INFORMATION SUPPLIED:
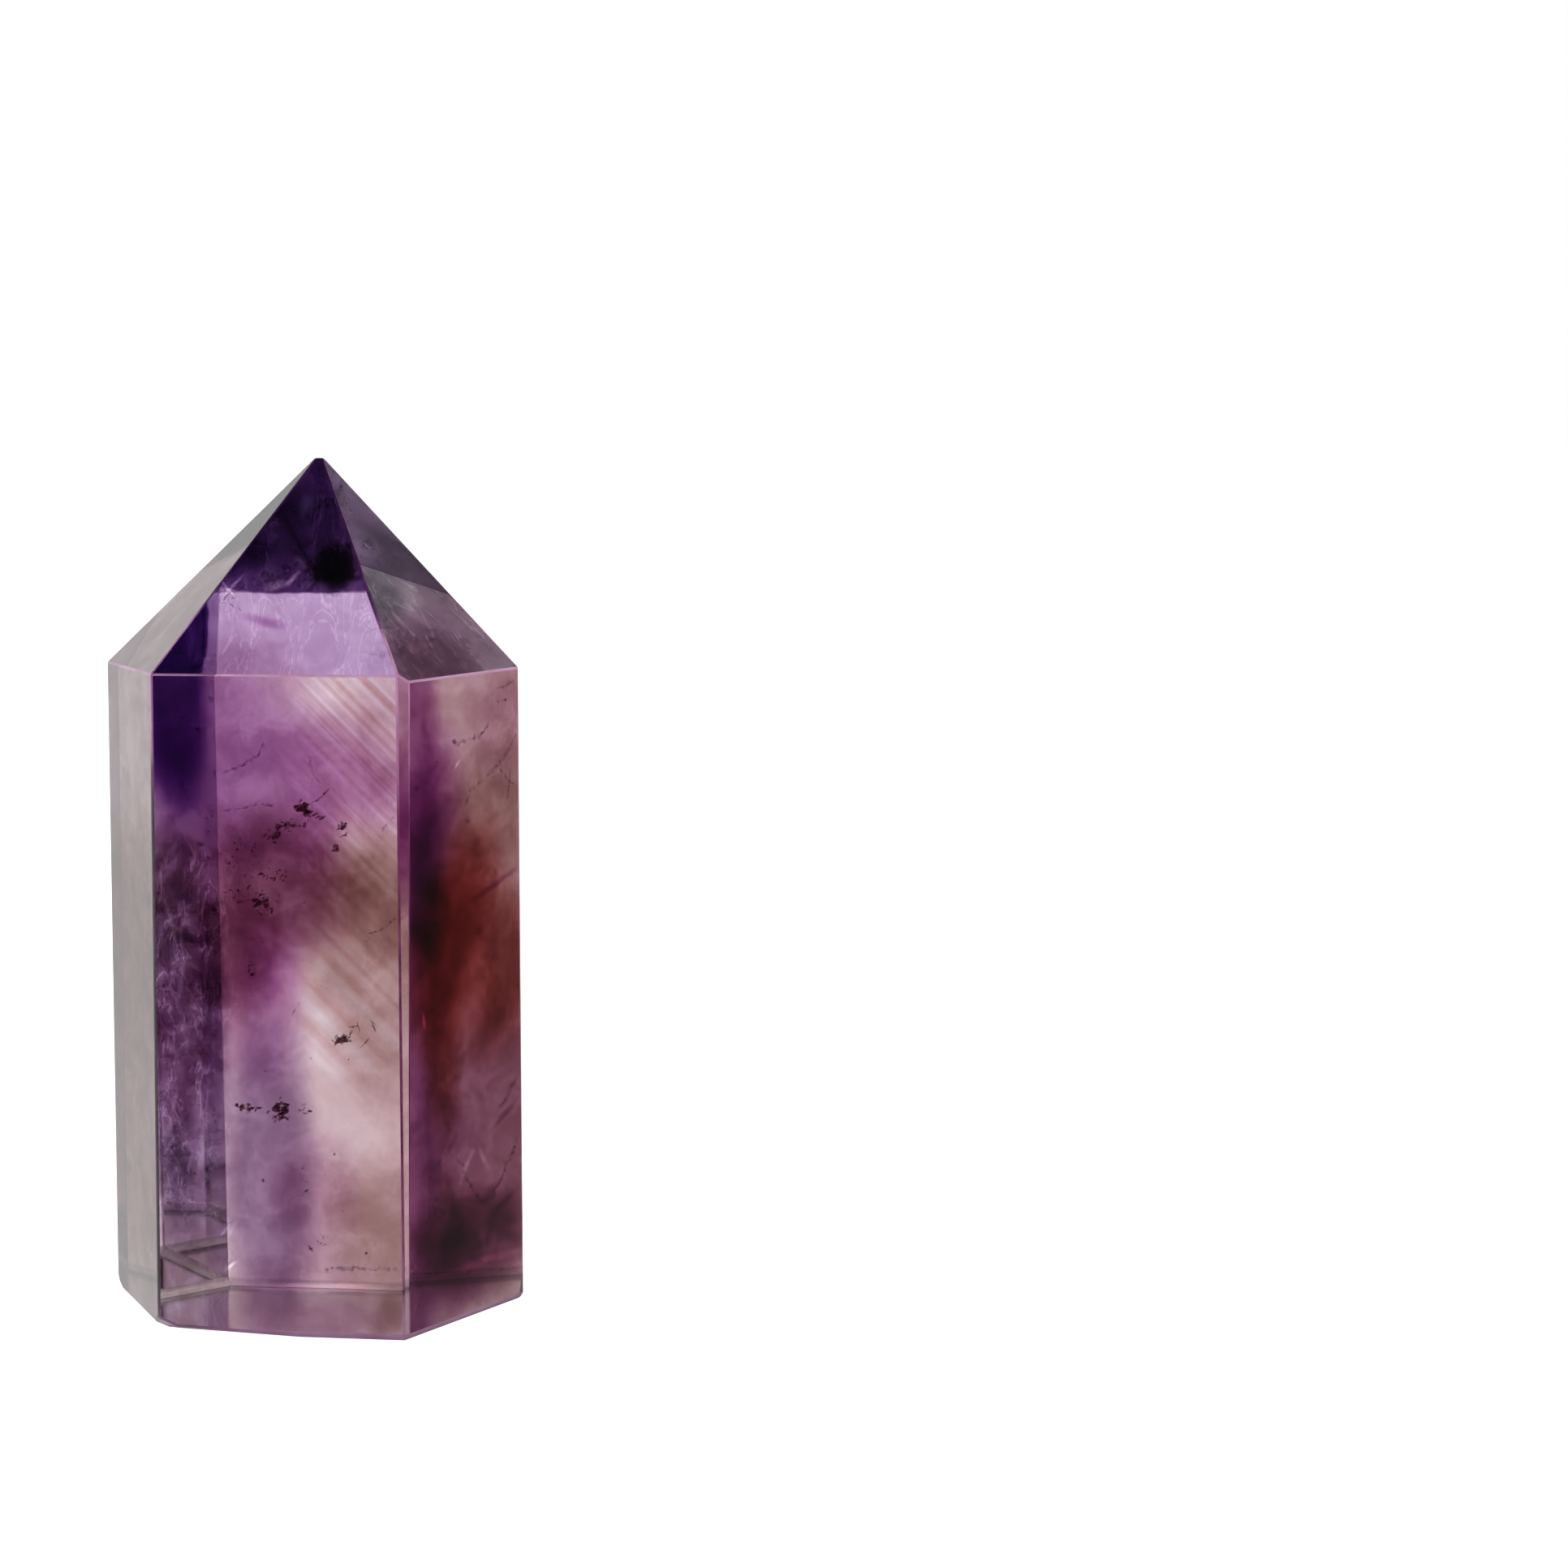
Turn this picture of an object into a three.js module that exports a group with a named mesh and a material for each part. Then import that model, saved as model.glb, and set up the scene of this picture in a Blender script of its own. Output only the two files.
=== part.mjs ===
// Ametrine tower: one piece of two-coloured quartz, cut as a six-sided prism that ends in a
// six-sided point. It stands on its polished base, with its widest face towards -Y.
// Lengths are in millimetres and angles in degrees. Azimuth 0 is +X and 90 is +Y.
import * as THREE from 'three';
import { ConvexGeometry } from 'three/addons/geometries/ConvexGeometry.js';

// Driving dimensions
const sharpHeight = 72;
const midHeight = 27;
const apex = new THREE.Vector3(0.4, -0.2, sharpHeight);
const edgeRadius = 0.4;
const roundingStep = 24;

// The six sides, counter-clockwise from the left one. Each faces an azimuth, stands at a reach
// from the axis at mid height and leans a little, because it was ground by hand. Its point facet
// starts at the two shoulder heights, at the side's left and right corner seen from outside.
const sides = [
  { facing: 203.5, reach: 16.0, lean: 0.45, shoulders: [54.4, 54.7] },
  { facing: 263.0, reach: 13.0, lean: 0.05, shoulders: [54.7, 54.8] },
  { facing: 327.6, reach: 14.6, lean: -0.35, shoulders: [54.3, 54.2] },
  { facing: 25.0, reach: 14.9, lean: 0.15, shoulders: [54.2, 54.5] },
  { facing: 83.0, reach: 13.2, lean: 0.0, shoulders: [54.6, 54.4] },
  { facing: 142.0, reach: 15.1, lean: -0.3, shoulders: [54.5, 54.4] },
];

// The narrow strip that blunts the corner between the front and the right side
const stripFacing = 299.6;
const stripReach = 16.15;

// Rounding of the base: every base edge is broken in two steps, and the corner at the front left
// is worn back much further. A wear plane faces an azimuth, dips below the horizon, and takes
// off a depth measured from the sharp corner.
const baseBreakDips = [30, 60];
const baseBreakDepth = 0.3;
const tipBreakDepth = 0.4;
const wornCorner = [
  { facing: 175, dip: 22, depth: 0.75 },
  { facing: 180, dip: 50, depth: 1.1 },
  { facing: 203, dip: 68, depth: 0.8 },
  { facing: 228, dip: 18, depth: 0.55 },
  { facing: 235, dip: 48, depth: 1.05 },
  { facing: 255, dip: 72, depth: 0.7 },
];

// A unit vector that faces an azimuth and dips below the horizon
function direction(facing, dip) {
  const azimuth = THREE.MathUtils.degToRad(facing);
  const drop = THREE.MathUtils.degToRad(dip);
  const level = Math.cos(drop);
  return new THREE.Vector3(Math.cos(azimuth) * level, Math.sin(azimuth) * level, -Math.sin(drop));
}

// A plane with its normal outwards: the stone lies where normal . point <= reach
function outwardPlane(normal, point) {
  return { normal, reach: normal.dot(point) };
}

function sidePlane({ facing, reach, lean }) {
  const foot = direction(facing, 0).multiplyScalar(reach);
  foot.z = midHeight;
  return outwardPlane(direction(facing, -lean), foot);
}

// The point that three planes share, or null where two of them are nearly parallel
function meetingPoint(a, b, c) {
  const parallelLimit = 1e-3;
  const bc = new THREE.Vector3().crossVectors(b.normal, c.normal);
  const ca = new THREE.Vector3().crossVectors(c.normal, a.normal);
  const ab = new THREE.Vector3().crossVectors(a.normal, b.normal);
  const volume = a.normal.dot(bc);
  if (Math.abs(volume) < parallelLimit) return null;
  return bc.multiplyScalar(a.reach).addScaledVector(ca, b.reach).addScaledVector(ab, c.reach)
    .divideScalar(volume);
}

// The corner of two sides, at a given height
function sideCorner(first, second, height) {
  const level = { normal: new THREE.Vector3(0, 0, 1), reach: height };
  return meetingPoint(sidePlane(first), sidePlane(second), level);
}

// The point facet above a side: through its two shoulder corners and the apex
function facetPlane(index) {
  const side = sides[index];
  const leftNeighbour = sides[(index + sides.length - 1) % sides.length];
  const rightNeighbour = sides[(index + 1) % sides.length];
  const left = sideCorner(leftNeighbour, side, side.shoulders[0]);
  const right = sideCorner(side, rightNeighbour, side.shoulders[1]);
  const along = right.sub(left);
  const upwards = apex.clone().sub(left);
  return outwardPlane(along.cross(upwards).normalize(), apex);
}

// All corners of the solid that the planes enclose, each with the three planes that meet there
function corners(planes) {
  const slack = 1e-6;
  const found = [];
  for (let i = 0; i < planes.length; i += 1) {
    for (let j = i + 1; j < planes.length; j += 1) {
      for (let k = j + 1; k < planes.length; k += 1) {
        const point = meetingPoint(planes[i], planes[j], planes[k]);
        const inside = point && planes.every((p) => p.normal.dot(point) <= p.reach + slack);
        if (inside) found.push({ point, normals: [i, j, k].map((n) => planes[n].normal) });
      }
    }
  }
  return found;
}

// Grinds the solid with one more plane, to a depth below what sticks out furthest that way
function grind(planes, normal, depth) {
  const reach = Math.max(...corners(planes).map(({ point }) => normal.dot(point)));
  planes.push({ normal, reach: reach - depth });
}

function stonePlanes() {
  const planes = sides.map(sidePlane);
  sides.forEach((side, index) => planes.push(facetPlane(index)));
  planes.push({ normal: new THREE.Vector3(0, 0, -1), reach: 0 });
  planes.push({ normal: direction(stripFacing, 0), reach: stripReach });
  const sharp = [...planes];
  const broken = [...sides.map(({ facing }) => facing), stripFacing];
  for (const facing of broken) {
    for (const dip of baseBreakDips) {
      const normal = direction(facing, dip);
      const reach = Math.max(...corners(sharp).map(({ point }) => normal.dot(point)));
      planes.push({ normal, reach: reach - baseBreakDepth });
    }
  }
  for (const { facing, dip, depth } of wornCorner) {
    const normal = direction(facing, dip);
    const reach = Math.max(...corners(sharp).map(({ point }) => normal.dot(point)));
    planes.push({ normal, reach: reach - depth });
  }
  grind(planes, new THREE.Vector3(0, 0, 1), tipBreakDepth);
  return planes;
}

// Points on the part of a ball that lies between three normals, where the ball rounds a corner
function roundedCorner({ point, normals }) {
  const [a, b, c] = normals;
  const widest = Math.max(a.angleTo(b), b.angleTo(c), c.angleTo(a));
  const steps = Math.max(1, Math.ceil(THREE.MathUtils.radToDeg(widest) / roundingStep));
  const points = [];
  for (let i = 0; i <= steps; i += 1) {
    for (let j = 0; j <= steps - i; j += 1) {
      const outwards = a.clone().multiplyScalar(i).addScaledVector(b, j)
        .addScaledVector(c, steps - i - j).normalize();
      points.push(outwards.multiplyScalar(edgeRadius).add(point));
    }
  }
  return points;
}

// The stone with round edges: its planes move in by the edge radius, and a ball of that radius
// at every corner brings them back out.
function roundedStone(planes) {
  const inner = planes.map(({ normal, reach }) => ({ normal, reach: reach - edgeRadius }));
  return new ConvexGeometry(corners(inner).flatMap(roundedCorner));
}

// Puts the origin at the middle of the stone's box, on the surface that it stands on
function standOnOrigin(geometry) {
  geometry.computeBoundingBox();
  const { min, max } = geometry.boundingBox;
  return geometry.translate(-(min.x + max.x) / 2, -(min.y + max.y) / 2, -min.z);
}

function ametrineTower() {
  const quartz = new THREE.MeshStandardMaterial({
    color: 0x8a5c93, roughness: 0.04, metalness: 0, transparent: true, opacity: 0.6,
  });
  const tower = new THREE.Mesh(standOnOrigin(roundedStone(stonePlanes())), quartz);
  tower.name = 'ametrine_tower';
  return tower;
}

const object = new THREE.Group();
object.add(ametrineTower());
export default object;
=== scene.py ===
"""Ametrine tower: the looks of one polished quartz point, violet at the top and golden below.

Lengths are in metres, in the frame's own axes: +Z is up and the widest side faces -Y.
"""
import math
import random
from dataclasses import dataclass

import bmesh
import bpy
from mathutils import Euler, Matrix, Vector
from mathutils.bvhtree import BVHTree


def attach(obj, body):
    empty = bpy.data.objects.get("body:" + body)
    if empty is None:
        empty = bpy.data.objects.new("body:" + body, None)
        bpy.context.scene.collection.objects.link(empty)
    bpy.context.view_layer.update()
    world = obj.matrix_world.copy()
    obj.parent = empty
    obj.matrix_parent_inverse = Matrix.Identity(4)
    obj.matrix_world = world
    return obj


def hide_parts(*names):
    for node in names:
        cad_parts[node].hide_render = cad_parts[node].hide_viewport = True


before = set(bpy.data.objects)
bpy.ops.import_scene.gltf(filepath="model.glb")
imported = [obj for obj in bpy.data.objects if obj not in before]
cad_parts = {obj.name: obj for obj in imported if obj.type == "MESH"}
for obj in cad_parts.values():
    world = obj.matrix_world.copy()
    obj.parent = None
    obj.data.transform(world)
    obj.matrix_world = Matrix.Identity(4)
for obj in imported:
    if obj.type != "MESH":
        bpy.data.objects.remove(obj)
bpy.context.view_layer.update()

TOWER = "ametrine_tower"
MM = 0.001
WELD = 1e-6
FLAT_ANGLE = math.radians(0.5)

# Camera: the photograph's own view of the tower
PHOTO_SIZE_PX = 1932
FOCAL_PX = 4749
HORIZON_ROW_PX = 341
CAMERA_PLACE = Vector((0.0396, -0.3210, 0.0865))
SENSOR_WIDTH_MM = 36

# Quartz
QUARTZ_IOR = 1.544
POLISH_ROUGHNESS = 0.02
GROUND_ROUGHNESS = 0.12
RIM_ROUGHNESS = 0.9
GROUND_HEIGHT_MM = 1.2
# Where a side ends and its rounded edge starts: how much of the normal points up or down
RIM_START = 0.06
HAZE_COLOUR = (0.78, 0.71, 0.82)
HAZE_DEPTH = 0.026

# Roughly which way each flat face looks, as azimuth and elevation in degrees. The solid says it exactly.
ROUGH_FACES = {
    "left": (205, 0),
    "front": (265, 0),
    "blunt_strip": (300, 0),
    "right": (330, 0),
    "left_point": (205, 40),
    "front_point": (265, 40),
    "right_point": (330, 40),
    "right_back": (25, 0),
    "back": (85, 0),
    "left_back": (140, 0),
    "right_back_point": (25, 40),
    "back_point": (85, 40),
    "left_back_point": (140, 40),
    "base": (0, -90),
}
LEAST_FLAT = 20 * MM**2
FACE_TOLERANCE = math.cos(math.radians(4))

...

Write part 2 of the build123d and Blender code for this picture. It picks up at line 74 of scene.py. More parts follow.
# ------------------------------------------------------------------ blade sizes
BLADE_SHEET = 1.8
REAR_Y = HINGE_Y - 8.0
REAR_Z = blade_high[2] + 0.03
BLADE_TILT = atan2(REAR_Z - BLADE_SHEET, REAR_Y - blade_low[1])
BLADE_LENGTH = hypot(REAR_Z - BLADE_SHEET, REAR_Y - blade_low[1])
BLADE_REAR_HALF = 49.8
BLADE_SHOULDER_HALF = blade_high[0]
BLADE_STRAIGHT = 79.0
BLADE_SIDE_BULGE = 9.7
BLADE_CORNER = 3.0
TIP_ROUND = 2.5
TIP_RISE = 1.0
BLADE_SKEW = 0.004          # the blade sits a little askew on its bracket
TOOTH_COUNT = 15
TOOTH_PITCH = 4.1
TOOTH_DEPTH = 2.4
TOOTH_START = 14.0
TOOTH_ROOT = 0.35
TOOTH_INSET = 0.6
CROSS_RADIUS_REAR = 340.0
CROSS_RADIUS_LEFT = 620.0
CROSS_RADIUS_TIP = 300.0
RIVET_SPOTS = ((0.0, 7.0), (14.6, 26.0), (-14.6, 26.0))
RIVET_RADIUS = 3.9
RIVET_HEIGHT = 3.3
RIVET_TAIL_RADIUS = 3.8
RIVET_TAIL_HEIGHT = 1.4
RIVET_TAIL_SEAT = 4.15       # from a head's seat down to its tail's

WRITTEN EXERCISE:
Working from the data above, extract solely the lines from the one containing "obj.matrix_world = Matrix.Identity(4)" through the one containing "HAZE_DEPTH = 0.026", exactly as they appear, both included.

CORRECT RESPONSE:
    obj.matrix_world = Matrix.Identity(4)
for obj in imported:
    if obj.type != "MESH":
        bpy.data.objects.remove(obj)
bpy.context.view_layer.update()

TOWER = "ametrine_tower"
MM = 0.001
WELD = 1e-6
FLAT_ANGLE = math.radians(0.5)

# Camera: the photograph's own view of the tower
PHOTO_SIZE_PX = 1932
FOCAL_PX = 4749
HORIZON_ROW_PX = 341
CAMERA_PLACE = Vector((0.0396, -0.3210, 0.0865))
SENSOR_WIDTH_MM = 36

# Quartz
QUARTZ_IOR = 1.544
POLISH_ROUGHNESS = 0.02
GROUND_ROUGHNESS = 0.12
RIM_ROUGHNESS = 0.9
GROUND_HEIGHT_MM = 1.2
# Where a side ends and its rounded edge starts: how much of the normal points up or down
RIM_START = 0.06
HAZE_COLOUR = (0.78, 0.71, 0.82)
HAZE_DEPTH = 0.026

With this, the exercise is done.